The EU’s leaders have been talking for years about what they can do to help banks overcome the obstacles and foster the creation of an integrated market in financial services. But the EU’s financial services action plan, launched in 1999, has made slow progress and is proving unpopular among the banks themselves. They complain that the welter of new regulations proposed in the plan will in fact hamper progress and add to costs.

It is ironic that an Italian bank is leading the biggest attempt yet at pan-EU banking, given the efforts that Italy’s regulators have made to frustrate attempts at consolidation. Antonio Fazio, the governor of Italy’s central bank, who has resisted foreign banks’ efforts to buy domestic ones, is currently facing two such challenges. BBVA is mulling a bid for Banca Nazionale del Lavoro; while ABN AMRO of the Netherlands is after Banca Antoniana Popolare Veneta (Antonveneta) and, on June 10th, raised its offer for the 80% or so that it doesn’t own, to value Antonveneta at €7.6 billion. Five days later, Banca Popolare di Lodi, a rival domestic bidder favoured by Mr Fazio, upped its own offer for Antonveneta to trump ABN AMRO's latest bid. If pressure from both the European Commission, and domestic critics that want Italy’s highly fragmented market to become more competitive, force Mr Fazio to wave through the foreign bids, other Italian banks could become targets.

Economic nationalism of this sort, standing in the way of consolidation, is in evidence elsewhere in Europe. On June 13th, Handelsblatt, Germany’s biggest financial newspaper, echoed national sentiment with a call for more “ambition and patriotism” to stop Germany’s other big retail banks from falling into foreign hands in the wake of HVB’s takeover. And the paper’s desire for “global champions in the financial sector” (meaning national champions) is shared across much of Europe.

The German paper also urged mergers among Germany’s poorly performing banks to deflect foreign predators. This reflects another factor holding back bank consolidation across borders—the fragmented nature of banking in countries such as Italy, Germany, Spain and France. Here a simpler route to growth for ambitious banks is consolidation at home where big gains are still on offer. Rather than pay the higher prices needed to secure banks in other countries banks prefer the rewards of domestic consolidation.

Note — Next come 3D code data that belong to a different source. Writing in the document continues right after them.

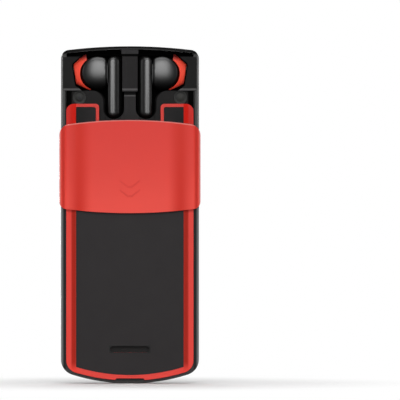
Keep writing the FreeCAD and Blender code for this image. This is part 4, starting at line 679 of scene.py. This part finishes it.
gold_finish = metal("gold_plate", (0.83, 0.58, 0.23, 1), 0.28)
steel_finish = metal("steel", (0.52, 0.52, 0.53, 1), 0.34)


def give(finish, *nodes):
    """Gives a finish to CAD pieces that keep their own mesh."""
    for node in nodes:
        mesh = frame["nodes"][node].data
        mesh.materials.clear()
        mesh.materials.append(finish)


give(gold_finish, "earbud_left_contacts", "earbud_right_contacts", "charging_pins")


# The front is a sheet of strengthened glass, printed black on its back round a clear window for the
# display, with a slot for the earpiece. It is glued into its recess in the front housing, and carries
# a painted grey reflection, strongest half way up its left edge, and the faint marks of fingers.

SCREEN_X, SCREEN_Z, SCREEN_HALF_X = 0.1, 85.0, 18.3
glass_finish, start = new_finish("front_glass")
place, x, y, z = place_in(start)
fingers = start.node("TexNoise", {}, {"Vector": place, "Scale": 90.0, "Detail": 5.0})


def on_screen(x, z, half_z):
    """1 on the lit part of the front."""
    across = x.within(SCREEN_X * MM, SCREEN_HALF_X * MM, 0.02 * MM)
    return across * z.within(SCREEN_Z * MM, half_z * MM, 0.02 * MM)


def painted_reflection_in(x, z):
    """A painted grey reflection on the glass: strongest half way up its left edge, and gone at the right."""
    leftness = ((15 * MM - x) / (35 * MM)).larger(0) ** 2.5
    return leftness * z.within(91 * MM, 24 * MM, 24 * MM)


# Painted reflection, with faint finger marks added.
reflection_and_smears = painted_reflection_in(x, z) + fingers * 0.002
close_finish(start, {
    "Base Color": reflection_and_smears.blend((0.001, 0.001, 0.001, 1), (0.085, 0.085, 0.085, 1)),
    "Roughness": 0.06 + fingers * 0.08,
    "Specular IOR Level": 0.05,
    "Alpha": 1 - on_screen(x, z, 24.25),
})
dress("display_glass", glass_finish, edge=0.06)


# The display is a flat module of glass and film, glued behind the front glass. It is lit, and shows a
# plain pattern of fine upright red lines with a clock, the date and small icons.

screen_finish, start = new_finish("lit_screen")
place, x, y, z = place_in(start)
front = 1 - y.rise(-6.69 * MM, -6.66 * MM)
border = 1 - x.within(SCREEN_X * MM, 18.0 * MM, 0.1 * MM)
stripes = x / (0.85 * MM)
column = stripes.through("FLOOR")
inside = abs(stripes.through("FRACT") - 0.5)
chance = start.node("TexWhiteNoise", {"noise_dimensions": "1D"}, {"W": column}, out=0)
top = (82.0 + chance * 14.0) * MM
upper_fade = 1 - (z - top).rise(-7.0 * MM, 2.0 * MM)
line = (1 - inside.rise(0.12, 0.24)) * upper_fade * z.rise(68.0 * MM, 78.0 * MM)
haze = z.within(84.0 * MM, 9.0 * MM, 9.0 * MM)
red_part = line * (0.30 + chance * 0.55) + haze * 0.09
glow = red_part.blend((0.006, 0.005, 0.005, 1), (0.40, 0.014, 0.026, 1))
# The glass's painted reflection is added to the screen's light as well; the thin border glows faint grey.
glow = (painted_reflection_in(x, z) * 0.75 + border * 0.14).blend(glow, (0.12, 0.12, 0.12, 1))
close_finish(start, {
    "Base Color": (0.002, 0.002, 0.002, 1),
    "Roughness": 0.4,
    "Specular IOR Level": 0.0,
    "Emission Color": (front * on_screen(x, z, 24.2)).blend((0, 0, 0, 1), glow),
    "Emission Strength": 1.0,
})
give(screen_finish, "display_module")

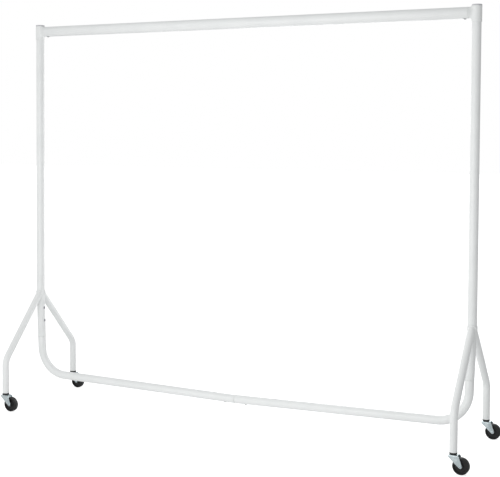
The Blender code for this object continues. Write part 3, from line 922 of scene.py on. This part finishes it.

A further obstacle to consolidation is that cross-border mergers in Europe are difficult to pull off. Gaining regulatory approval is often onerous. Deals often take a long time to come to fruition and do not always offer the potential for job cuts and cost savings that might accompany a domestic merger. Even so, UniCredit executives said on Monday that once the merger with HVB goes through they would seek to cut around 9,000 jobs, or about 7% of the current workforce, over the next three years.

Yet another factor inhibiting pan-European banking mergers is the justifiable scepticism over the benefits of such deals. One of Europe’s few truly cross-border banks, a Danish-Finnish-Norwegian-Swedish combination called Nordea, is widely considered to have fared poorly. A study by A.T. Kearney, a consultancy, of the Abbey-SCH takeover concluded that it did not create value. It is unsurprising therefore that banks’ shareholders are unenthusiastic about them entering into deals that are expensive and difficult to complete and which may not yield the promised results.

Given all the difficulties, do not expect UniCredit’s bid for HVB to trigger a flurry of pan-European bank deals, even if it ultimately succeeds. What it might do is set off a wave of domestic consolidation in Germany and perhaps other EU countries with fragmented financial systems. At least this will be something.